--- Given request ---
Identify all lines below that hold "axes" and collect them.

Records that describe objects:
┌──

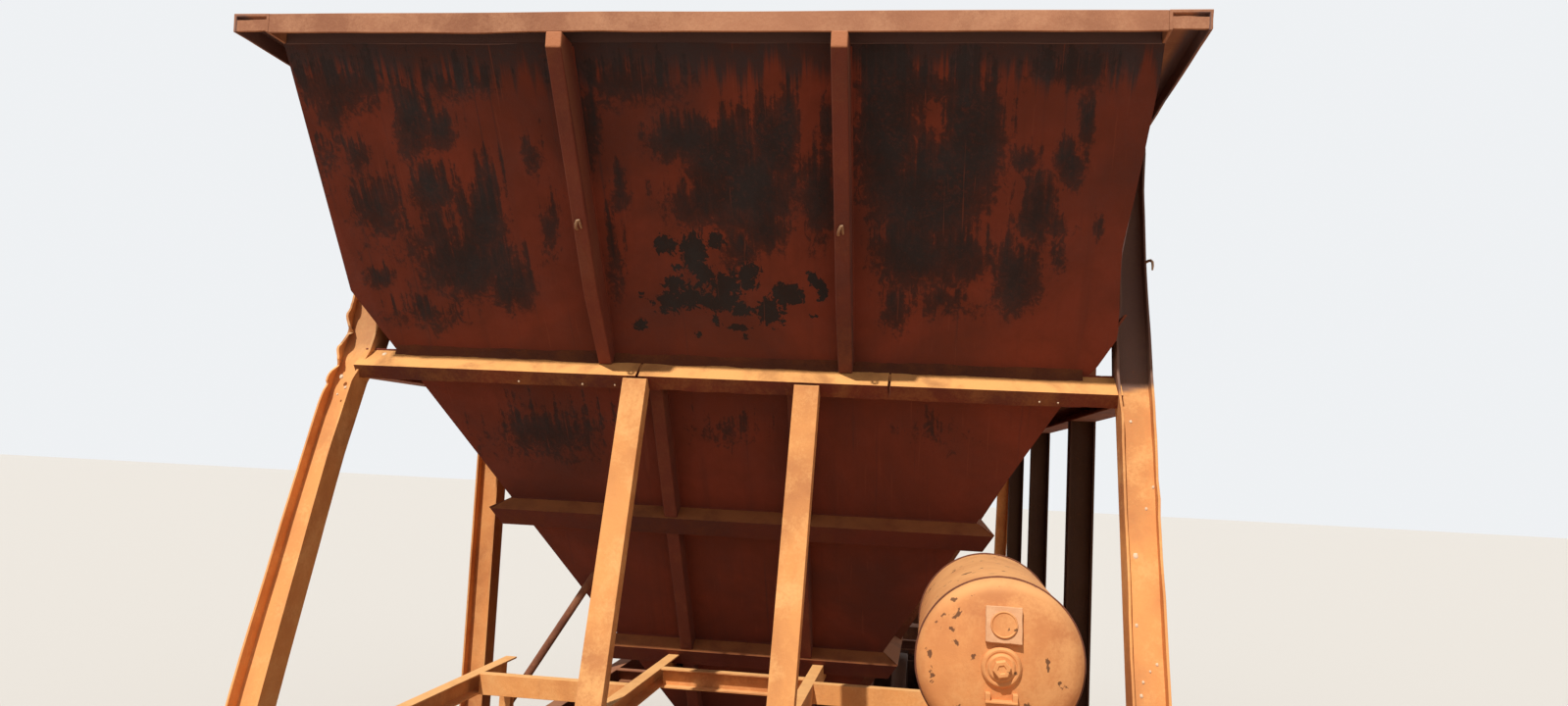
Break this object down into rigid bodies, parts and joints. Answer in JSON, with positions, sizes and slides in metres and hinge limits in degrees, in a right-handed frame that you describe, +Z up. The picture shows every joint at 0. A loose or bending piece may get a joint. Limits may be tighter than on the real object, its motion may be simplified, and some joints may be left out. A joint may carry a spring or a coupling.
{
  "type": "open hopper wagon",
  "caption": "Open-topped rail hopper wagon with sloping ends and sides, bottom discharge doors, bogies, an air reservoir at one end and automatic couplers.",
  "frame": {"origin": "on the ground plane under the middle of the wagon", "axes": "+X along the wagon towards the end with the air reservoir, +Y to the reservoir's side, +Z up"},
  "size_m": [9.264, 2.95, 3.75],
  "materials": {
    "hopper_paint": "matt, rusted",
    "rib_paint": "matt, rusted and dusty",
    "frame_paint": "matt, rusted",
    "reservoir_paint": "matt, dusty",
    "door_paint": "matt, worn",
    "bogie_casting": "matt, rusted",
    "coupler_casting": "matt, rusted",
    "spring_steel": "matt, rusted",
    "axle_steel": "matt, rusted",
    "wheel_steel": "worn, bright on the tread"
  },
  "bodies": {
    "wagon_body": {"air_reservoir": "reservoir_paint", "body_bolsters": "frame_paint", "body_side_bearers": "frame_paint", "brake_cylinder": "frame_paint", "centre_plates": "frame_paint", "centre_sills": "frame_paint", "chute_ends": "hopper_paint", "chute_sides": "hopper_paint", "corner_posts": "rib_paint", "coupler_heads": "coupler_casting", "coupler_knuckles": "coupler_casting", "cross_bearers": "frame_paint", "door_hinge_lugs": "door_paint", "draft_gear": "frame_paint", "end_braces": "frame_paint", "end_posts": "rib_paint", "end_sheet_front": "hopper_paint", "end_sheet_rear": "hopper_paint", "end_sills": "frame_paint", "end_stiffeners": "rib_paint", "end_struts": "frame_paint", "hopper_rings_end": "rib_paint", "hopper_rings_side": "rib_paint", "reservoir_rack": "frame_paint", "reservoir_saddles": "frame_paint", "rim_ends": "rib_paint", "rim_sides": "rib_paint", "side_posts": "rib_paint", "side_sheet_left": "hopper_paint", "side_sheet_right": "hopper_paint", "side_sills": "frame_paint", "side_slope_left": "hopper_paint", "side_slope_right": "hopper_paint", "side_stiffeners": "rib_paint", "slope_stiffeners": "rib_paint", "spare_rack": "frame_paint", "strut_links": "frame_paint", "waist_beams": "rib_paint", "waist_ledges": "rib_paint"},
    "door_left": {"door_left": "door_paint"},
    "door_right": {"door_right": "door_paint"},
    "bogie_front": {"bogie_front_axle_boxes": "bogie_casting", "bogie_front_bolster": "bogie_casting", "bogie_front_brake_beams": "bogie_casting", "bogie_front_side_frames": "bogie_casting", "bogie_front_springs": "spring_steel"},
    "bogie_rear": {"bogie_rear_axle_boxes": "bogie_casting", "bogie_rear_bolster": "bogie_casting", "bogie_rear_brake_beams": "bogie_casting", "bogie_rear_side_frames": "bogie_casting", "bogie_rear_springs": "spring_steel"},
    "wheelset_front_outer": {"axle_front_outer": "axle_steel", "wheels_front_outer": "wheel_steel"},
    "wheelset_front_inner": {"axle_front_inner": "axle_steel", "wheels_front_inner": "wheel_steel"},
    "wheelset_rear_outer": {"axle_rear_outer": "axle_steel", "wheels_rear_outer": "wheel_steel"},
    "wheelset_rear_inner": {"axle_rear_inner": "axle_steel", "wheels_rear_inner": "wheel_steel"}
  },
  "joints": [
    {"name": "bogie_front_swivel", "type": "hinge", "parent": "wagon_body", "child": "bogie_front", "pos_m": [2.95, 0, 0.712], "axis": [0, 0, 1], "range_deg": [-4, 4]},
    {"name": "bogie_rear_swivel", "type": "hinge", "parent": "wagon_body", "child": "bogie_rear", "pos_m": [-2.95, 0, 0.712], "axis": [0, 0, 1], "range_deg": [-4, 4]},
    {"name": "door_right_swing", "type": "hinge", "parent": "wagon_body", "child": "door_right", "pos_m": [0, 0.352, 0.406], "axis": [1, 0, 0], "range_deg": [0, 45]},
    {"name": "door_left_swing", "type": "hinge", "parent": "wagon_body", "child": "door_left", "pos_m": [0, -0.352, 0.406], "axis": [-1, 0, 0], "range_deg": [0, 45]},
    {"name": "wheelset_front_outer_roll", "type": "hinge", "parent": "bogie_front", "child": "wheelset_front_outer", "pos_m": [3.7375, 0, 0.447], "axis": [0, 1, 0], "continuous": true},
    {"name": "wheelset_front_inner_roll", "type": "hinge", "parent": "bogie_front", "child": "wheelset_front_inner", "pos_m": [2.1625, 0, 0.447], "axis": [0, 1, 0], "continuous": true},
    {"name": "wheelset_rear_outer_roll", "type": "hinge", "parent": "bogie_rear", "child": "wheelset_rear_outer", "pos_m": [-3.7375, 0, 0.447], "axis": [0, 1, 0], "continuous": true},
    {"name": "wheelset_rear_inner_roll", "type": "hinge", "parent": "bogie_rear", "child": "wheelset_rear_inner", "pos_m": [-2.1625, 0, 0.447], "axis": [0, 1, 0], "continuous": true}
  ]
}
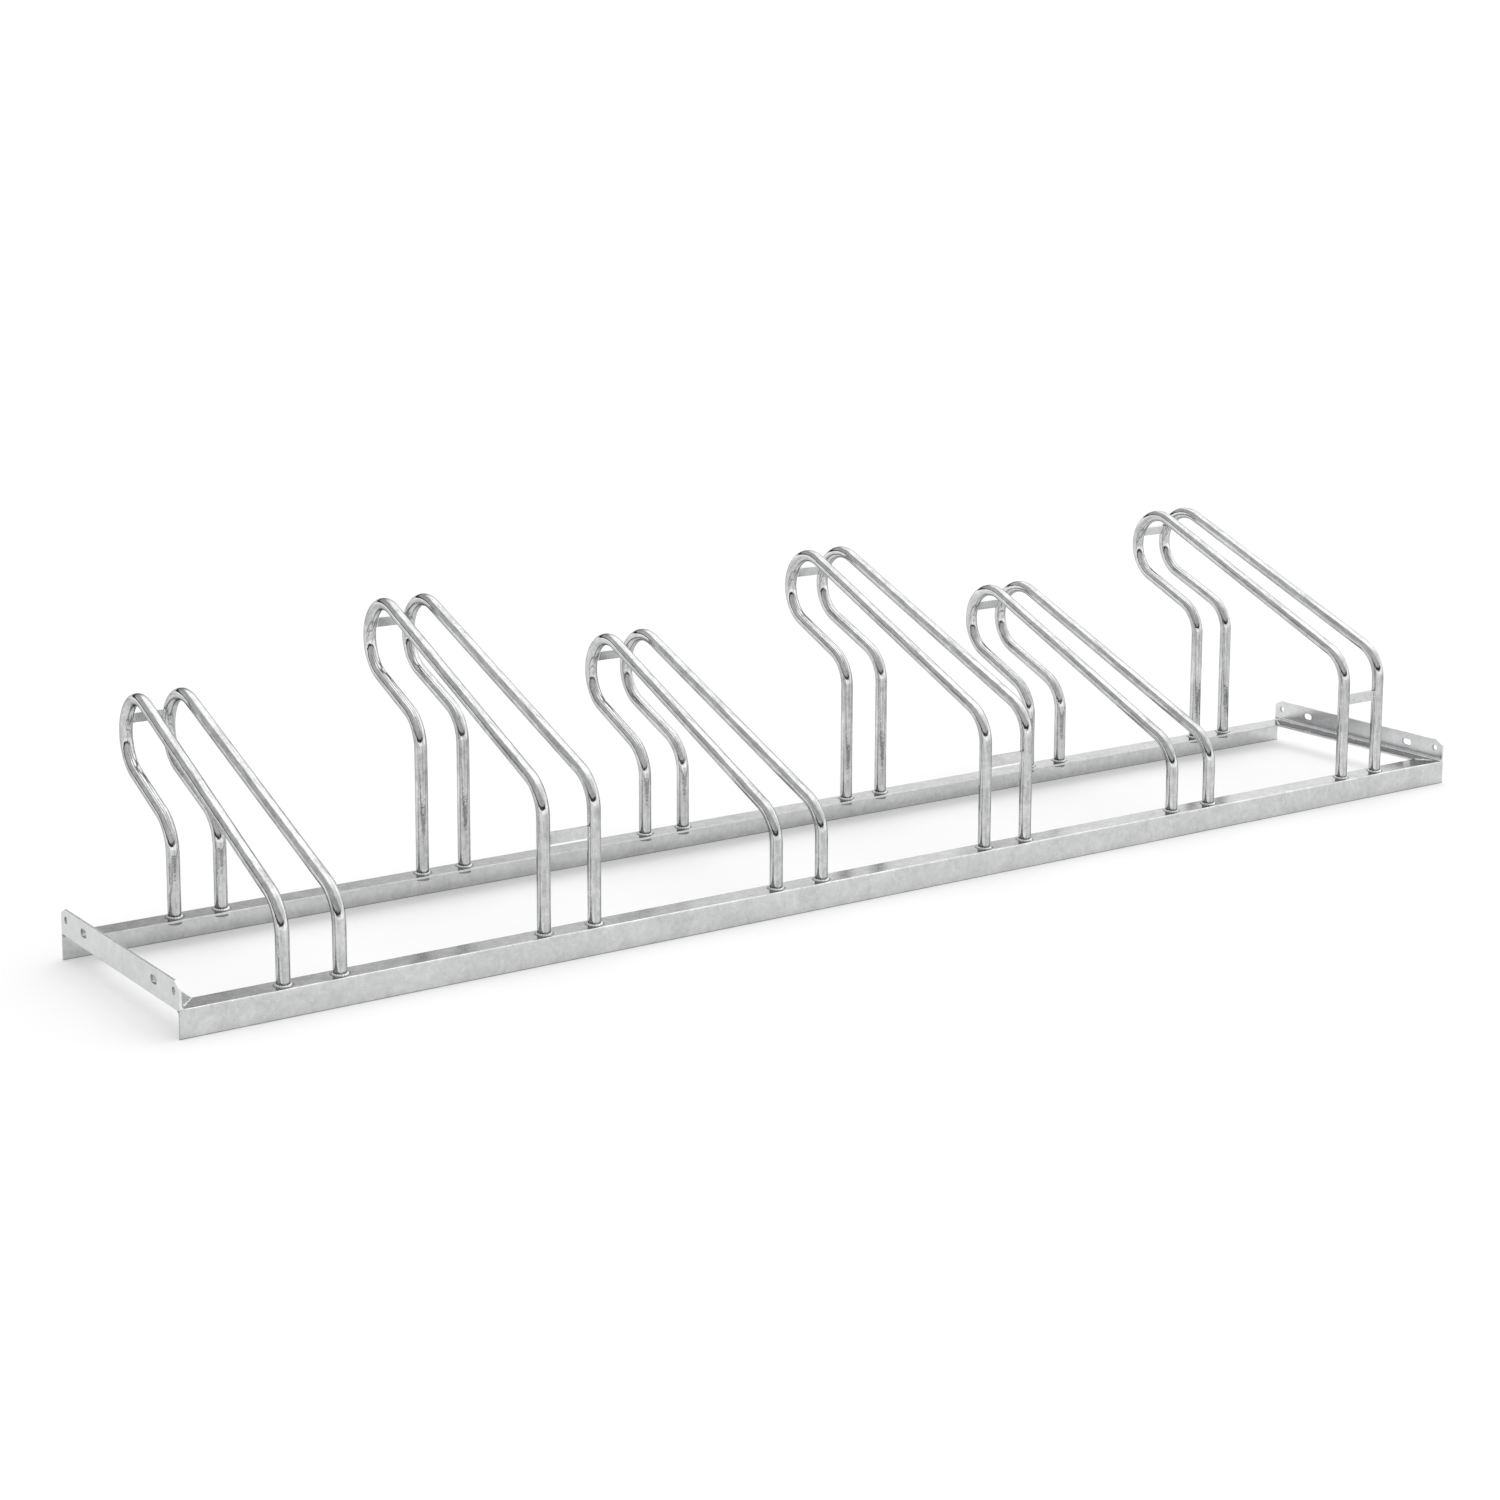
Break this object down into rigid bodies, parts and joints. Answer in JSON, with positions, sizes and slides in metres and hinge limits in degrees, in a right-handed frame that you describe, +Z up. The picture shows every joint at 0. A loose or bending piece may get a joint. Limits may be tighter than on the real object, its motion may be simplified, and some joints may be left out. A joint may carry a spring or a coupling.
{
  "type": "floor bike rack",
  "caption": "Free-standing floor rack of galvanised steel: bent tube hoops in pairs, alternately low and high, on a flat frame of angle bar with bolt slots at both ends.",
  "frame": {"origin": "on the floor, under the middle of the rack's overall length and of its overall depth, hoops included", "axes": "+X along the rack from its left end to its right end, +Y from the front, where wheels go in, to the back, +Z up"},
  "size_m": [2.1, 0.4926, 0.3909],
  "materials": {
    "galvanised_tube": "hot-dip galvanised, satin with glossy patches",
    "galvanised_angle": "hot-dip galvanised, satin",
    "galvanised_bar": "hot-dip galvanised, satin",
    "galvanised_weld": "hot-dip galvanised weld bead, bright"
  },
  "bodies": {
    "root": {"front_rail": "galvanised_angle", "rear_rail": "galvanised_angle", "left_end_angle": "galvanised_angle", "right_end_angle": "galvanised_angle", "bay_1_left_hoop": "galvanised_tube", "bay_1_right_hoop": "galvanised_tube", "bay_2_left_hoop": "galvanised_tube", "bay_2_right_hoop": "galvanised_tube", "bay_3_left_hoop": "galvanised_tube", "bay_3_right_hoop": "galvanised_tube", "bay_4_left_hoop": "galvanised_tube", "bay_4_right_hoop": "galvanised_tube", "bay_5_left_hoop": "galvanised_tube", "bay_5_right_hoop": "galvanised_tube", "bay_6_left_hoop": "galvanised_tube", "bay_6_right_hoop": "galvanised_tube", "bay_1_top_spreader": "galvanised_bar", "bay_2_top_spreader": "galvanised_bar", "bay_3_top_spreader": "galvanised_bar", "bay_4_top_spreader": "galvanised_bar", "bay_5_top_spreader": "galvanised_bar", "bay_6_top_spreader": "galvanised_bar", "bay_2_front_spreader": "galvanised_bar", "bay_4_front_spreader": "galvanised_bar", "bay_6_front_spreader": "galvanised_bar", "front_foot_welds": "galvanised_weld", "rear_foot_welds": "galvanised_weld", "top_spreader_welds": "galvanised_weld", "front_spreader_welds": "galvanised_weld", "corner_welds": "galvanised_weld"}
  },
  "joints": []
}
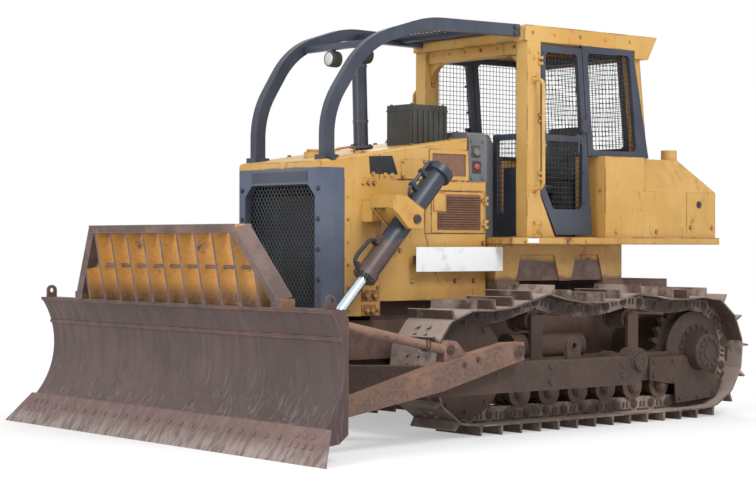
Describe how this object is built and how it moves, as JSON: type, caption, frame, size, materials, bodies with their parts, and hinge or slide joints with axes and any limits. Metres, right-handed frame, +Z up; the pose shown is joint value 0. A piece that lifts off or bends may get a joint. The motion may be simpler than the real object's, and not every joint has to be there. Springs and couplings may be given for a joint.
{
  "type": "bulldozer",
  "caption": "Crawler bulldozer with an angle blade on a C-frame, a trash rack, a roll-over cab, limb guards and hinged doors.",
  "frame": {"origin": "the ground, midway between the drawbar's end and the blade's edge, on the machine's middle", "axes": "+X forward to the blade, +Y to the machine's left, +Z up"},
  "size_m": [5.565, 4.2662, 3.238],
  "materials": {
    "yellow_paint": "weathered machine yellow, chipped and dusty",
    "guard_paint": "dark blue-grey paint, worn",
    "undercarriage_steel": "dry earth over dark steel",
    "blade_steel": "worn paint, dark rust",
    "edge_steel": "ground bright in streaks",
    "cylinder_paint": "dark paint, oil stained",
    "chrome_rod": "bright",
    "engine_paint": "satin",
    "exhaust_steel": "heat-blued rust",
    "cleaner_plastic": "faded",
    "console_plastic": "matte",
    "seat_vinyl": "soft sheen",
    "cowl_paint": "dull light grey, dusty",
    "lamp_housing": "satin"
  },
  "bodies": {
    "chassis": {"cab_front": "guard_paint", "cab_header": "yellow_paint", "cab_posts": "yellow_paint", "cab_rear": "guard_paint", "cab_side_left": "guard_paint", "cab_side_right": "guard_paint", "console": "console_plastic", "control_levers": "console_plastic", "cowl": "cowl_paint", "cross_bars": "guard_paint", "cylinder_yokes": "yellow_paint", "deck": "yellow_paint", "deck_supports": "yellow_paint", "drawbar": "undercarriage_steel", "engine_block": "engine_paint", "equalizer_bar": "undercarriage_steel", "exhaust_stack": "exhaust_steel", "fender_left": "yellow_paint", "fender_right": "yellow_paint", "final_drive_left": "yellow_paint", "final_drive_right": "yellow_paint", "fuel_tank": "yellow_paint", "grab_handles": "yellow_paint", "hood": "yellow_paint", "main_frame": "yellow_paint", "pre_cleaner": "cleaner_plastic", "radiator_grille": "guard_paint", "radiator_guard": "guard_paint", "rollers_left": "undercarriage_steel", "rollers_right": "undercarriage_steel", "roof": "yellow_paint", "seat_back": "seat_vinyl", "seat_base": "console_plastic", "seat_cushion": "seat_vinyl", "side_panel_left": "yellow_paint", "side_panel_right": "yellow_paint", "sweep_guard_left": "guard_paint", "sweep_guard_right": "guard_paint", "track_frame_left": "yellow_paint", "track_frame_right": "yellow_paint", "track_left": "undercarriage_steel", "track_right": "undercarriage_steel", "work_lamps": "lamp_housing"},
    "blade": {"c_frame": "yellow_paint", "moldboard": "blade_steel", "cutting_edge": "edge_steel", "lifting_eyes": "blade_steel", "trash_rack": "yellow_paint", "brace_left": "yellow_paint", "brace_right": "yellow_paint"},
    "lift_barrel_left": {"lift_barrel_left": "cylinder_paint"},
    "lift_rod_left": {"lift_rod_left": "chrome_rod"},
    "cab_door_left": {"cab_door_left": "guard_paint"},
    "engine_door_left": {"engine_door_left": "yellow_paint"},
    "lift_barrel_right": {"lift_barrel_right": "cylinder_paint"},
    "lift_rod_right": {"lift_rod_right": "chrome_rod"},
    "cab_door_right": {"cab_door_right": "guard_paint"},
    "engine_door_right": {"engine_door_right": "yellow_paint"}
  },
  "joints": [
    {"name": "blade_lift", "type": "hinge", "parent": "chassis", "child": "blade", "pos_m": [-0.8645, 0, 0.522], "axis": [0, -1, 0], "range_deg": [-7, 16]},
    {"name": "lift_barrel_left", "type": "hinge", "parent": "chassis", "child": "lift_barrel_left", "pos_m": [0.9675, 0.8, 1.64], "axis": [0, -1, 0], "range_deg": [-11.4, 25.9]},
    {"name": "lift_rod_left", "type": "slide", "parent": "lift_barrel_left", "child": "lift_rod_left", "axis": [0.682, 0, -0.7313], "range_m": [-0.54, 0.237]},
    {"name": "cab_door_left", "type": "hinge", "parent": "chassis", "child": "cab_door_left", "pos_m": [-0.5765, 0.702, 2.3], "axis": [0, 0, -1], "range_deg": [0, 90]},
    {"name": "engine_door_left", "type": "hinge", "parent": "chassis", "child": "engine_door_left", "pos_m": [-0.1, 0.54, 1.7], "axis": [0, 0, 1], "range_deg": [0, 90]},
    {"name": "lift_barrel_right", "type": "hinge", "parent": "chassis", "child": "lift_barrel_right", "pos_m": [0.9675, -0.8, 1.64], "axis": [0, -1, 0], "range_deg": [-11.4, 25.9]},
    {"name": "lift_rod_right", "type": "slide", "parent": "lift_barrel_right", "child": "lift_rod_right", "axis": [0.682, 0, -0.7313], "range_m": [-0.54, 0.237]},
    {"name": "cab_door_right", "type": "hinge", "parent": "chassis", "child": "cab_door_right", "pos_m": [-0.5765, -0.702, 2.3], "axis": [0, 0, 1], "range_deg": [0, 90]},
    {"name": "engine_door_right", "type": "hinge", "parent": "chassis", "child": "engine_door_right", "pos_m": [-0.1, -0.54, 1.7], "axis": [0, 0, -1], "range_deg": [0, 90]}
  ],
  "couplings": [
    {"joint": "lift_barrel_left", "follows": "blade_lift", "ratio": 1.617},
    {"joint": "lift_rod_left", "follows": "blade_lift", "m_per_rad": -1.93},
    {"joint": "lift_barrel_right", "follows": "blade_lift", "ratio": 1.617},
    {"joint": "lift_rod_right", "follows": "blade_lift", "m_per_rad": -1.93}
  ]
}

└──

--- Output of the task ---
  "frame": {"origin": "on the ground plane under the middle of the wagon", "axes": "+X along the wagon towards the end with the air reservoir, +Y to the reservoir's side, +Z up"},
  "frame": {"origin": "on the floor, under the middle of the rack's overall length and of its overall depth, hoops included", "axes": "+X along the rack from its left end to its right end, +Y from the front, where wheels go in, to the back, +Z up"},
Describe how this object is built and how it moves, as JSON: type, caption, frame, size, materials, bodies with their parts, and hinge or slide joints with axes and any limits. Metres, right-handed frame, +Z up; the pose shown is joint value 0. A piece that lifts off or bends may get a joint. The motion may be simpler than the real object's, and not every joint has to be there. Springs and couplings may be given for a joint.
  "frame": {"origin": "the ground, midway between the drawbar's end and the blade's edge, on the machine's middle", "axes": "+X forward to the blade, +Y to the machine's left, +Z up"},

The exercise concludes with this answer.